Mountain biking is an incredible sport. It’s engaging, exhilarating and empowering. You can get a great cardio workout that is low-impact but high-reward. When you begin biking, it’s easy to feel a little lost; things might seem more complicated than they actually are. That’s normal with any new adventure sport!
You can make yourself more at-ease by understanding how your bike works. Knowing these five basic— but critical— maintenance tips will help you feel more comfortable on your bike.
Keep It Clean
Cleaning your bike is simple, but crucial maintenance. Start with a basic organic cleaner, like Mrs. Meyer’s, Dr. Bronner’s, or Simple Green.

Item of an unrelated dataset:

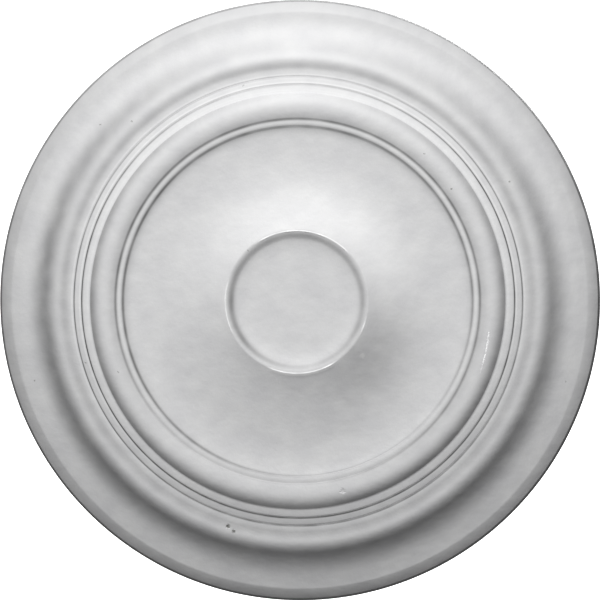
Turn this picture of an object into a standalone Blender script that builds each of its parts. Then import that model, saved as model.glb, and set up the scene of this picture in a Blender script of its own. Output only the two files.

You’ll want to use a sponge to wipe down the frame, a towel to clean the seat and a toothbrush to get into the nooks and crannies— the chain, chain rings, cassette, derailleurs, pedals and brakes. You don’t need a ton of water. Many cyclists use the mist setting on a spray bottle. Don’t forget two things: rinse well to remove soap residue and when you remove the seat post be sure to add a small amount of bike grease before sliding it back in.
Fix Your Fork
Minor issues with your fork can quickly become big problems for the whole bike. Save yourself (and your bank account) a headache by checking your fork for any damage after every ride. Standing next to your bike, press down on the fork. It should rebound smoothly. If it feels slow or sticky, there could be some built up dirt or grit. You also want to change out the air and/or oil pressure after every 20-30 hours in the saddle. The goal is to keep the oil in and the dirt out.
Check Your Air Pressure
Most mountain bikes use tubeless set ups, which drastically reduces the chance of getting a flat while on a ride. But tubeless tires means you to run lower air pressure, which will slowly leak air over time. That’s why it is important to check your tire pressure before every ride. First, you need to know your psi and have a gauge that accurately measures it. You need to also keep a spare tube and a repair kit with you on every ride. That way if you slice your tire you can still ride out.
Inspect Your Wheels
With your bike upside down or hanging from the saddle, spin each wheel, making sure it rotates freely and straight. As the wheel turns, lightly brush your fingers against the rims, feeling for dents or knocks. As the wheels turns also inspect the spokes. They should feel taut. If one seems loose, it will need tightening. When tightening spokes, you don’t actually turn the spoke. Instead, you turn the nipple that holds the spoke into the rim.
Check your brakes
Brakes are a vital part of mountain bike safety, so you want to prioritize making sure they are in good working condition. Loose or damaged breaks can result in losing control when making a turn or going around a corner, which could lead to serious injuries. If you have disc brakes, make sure both sides of the rotors on each wheel look smooth and straight (but do not touch the rotor). If you have V brakes, look at the wheel while it’s spinning and ensure the brake blocks do not touch the rims. Take this time to assess the pads, too. You want them to be wearing evenly. It’s time to replace them if they show excessive wear.
Making a habit of even five minutes of bike maintenance before and after each ride will help keep you safe on the trails, not to mention keeping more money in your pockets. Regular bike maintenance protects you, as well as the longevity of your bike’s components.